* **What the task asks**: Everything from the first line down to the line containing "import Module from" should be reproduced exactly; please include nothing else.

* **Data shown**:
>>>>>

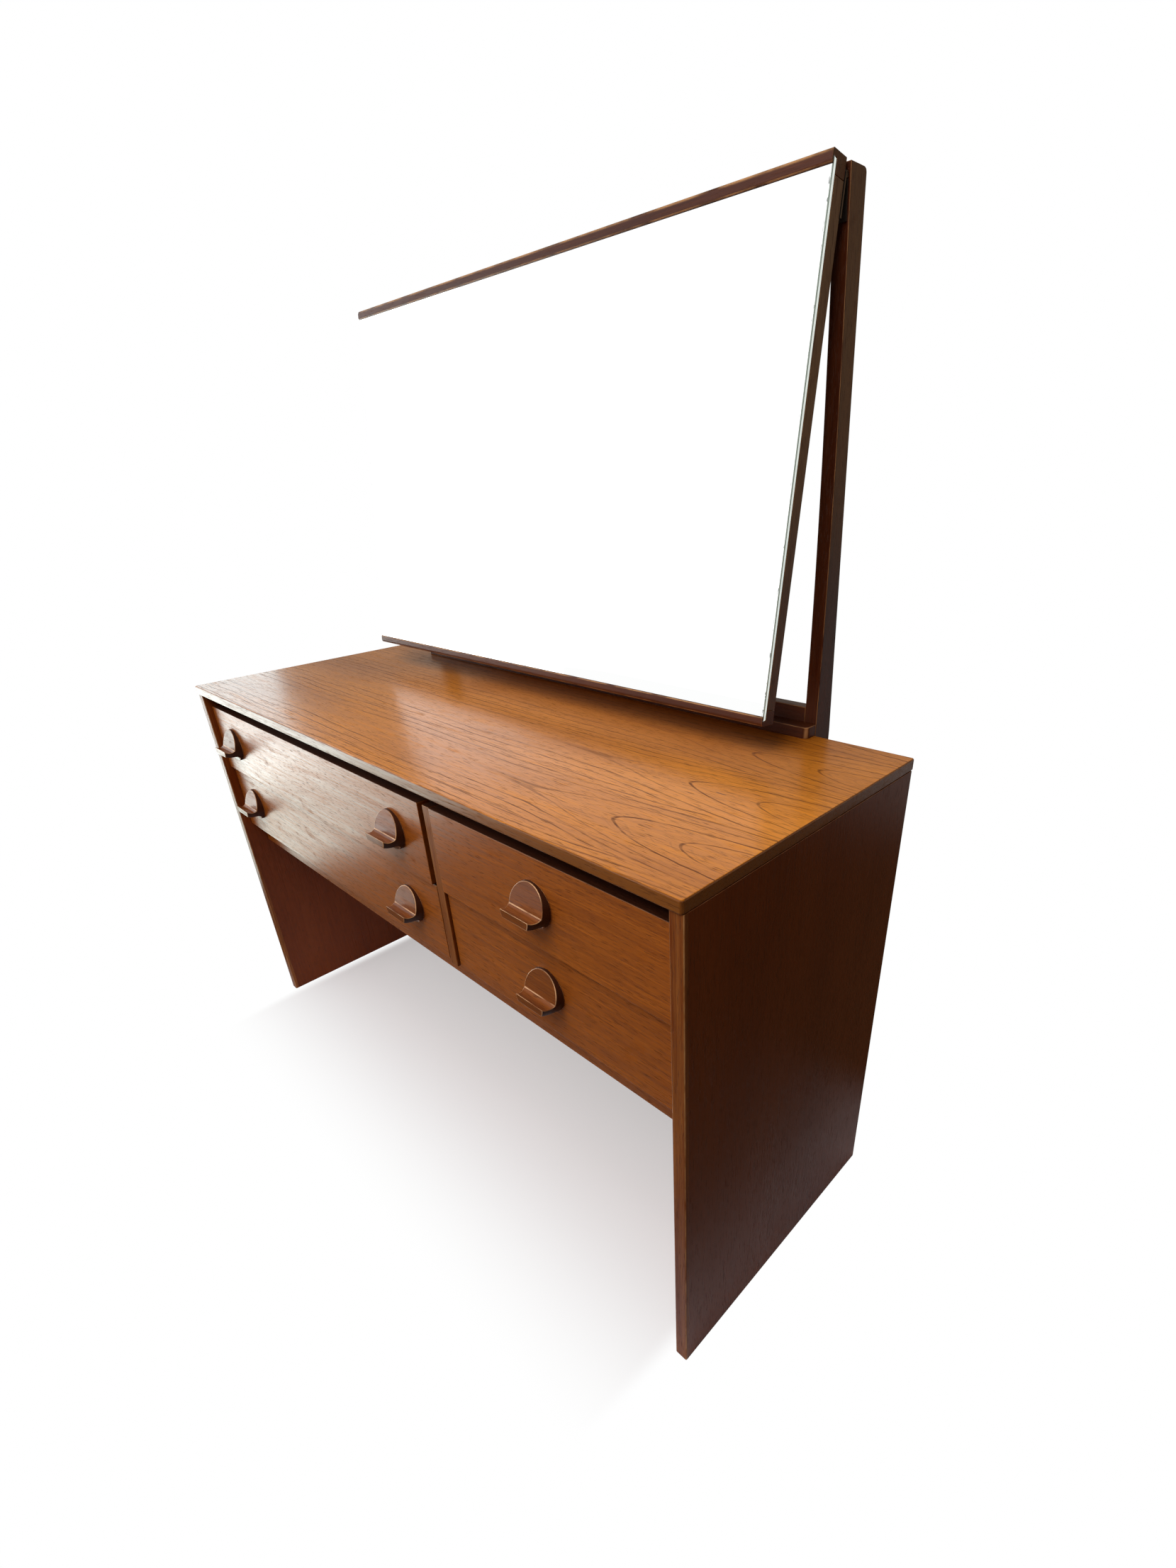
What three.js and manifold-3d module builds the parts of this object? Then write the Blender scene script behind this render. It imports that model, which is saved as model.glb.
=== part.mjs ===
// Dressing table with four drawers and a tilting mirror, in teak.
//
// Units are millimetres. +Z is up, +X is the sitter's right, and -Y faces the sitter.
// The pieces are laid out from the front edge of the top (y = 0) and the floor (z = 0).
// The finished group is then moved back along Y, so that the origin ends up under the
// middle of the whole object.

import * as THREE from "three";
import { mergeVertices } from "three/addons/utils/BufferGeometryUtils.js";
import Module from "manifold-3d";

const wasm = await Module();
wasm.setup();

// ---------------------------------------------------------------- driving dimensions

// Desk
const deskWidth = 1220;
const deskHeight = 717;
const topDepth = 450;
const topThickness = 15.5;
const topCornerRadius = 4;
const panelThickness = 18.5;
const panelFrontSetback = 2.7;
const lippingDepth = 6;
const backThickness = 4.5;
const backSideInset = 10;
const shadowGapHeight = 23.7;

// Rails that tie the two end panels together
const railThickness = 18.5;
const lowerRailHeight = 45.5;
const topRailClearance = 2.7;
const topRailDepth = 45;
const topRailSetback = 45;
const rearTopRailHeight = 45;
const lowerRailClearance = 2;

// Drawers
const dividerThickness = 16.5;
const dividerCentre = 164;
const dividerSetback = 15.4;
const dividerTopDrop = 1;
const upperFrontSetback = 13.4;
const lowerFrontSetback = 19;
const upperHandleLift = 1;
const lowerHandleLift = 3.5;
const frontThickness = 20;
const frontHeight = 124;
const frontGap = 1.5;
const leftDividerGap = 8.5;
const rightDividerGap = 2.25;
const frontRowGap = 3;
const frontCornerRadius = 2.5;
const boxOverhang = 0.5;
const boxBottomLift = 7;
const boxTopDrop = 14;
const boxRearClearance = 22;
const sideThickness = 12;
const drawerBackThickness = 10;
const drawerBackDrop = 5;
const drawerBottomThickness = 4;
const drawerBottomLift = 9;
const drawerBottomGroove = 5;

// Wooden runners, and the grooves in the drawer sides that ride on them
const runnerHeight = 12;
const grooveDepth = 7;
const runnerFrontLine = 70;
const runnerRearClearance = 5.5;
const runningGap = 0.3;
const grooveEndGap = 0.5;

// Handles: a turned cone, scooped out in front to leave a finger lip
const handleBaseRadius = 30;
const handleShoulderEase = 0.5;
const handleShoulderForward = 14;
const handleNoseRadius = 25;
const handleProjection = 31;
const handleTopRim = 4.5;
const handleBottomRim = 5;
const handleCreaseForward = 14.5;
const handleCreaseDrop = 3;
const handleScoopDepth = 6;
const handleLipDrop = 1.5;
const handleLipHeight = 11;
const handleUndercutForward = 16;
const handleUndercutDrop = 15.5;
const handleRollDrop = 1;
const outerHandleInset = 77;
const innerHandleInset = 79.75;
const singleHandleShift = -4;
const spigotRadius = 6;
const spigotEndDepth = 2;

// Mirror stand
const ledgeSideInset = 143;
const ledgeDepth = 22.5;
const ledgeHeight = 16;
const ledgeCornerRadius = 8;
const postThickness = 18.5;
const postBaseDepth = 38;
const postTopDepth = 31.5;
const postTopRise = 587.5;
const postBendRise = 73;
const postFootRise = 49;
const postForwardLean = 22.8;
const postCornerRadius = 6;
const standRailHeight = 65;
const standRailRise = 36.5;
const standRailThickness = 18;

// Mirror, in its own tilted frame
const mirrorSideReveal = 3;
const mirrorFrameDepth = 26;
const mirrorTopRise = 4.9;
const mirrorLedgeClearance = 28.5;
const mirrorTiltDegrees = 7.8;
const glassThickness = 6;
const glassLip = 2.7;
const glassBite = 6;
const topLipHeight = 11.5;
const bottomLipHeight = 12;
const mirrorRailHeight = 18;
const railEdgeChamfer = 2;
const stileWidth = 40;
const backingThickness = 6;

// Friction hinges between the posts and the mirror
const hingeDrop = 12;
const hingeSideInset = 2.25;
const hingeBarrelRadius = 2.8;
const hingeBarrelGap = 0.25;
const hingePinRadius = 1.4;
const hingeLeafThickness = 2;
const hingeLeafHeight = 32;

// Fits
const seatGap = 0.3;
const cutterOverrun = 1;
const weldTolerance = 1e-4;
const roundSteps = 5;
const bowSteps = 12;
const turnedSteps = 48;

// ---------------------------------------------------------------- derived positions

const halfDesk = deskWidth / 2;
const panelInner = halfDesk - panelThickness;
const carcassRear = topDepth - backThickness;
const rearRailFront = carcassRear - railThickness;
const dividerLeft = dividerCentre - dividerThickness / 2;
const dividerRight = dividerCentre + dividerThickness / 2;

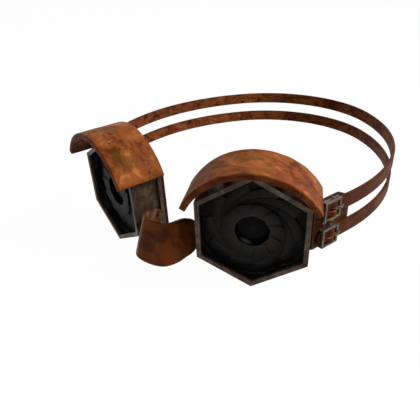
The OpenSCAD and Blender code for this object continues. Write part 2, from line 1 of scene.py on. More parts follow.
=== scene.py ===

<<<<<

* **Worked solution**:
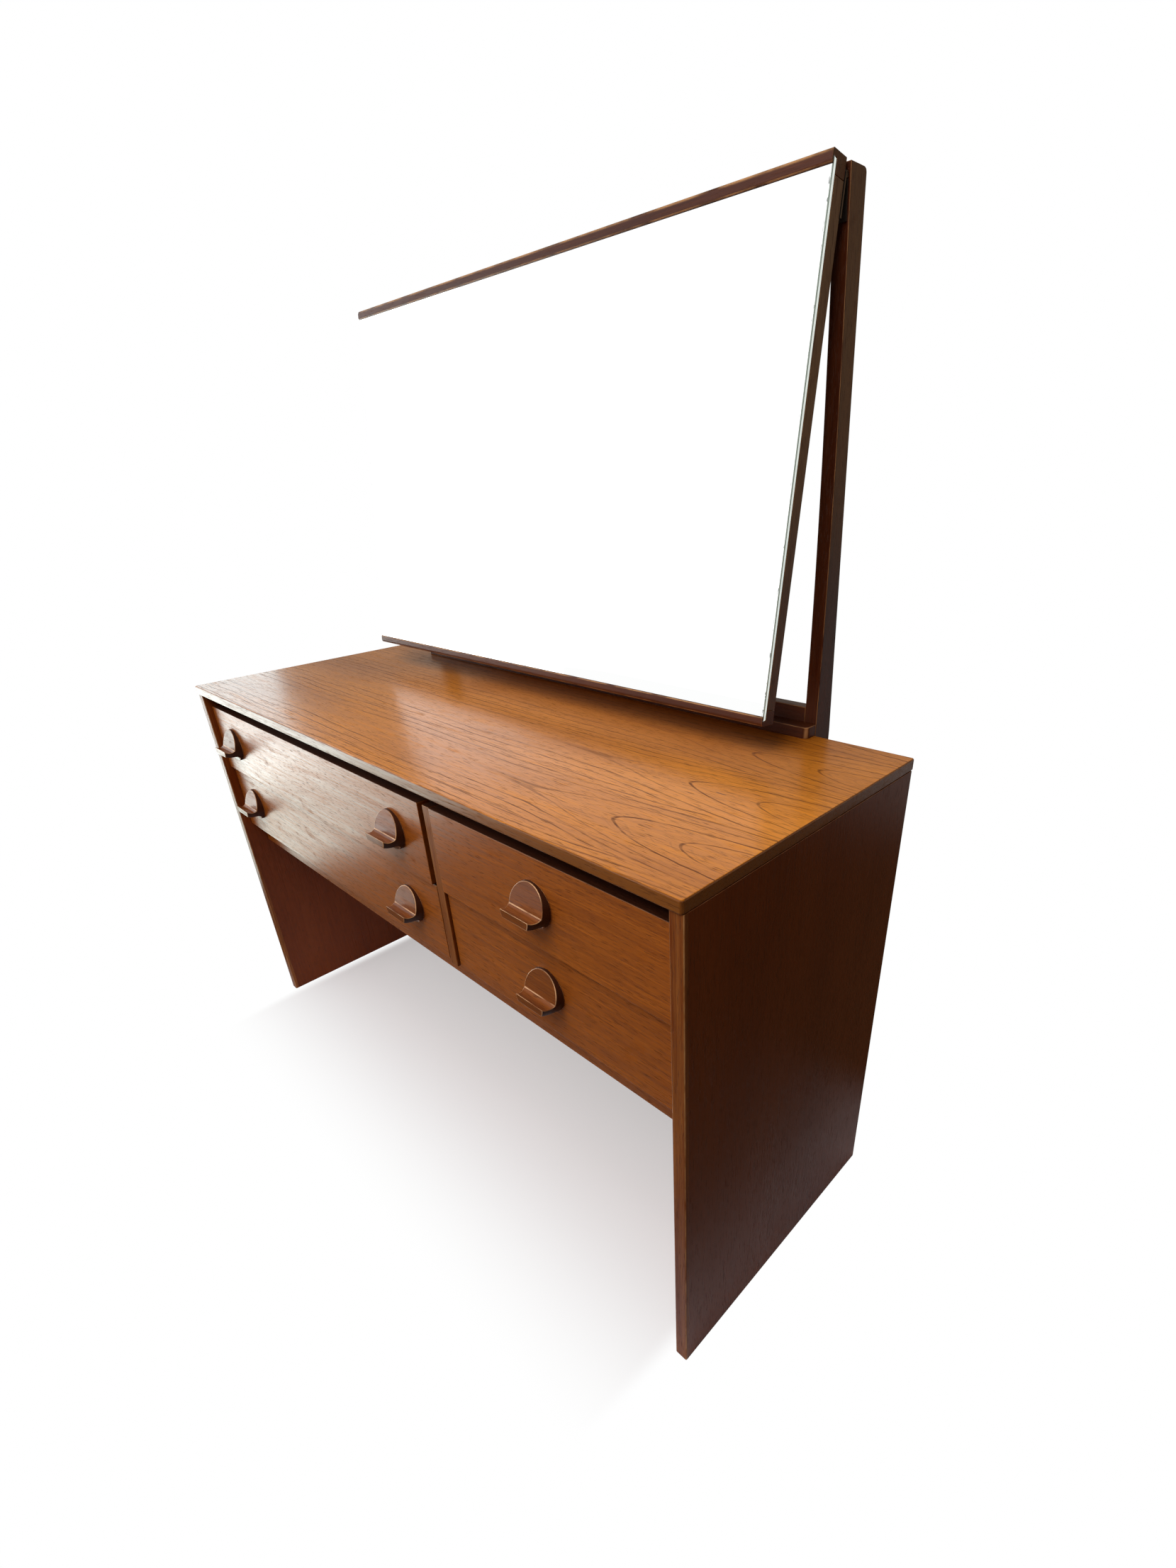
What three.js and manifold-3d module builds the parts of this object? Then write the Blender scene script behind this render. It imports that model, which is saved as model.glb.
=== part.mjs ===
// Dressing table with four drawers and a tilting mirror, in teak.
//
// Units are millimetres. +Z is up, +X is the sitter's right, and -Y faces the sitter.
// The pieces are laid out from the front edge of the top (y = 0) and the floor (z = 0).
// The finished group is then moved back along Y, so that the origin ends up under the
// middle of the whole object.

import * as THREE from "three";
import { mergeVertices } from "three/addons/utils/BufferGeometryUtils.js";
import Module from "manifold-3d";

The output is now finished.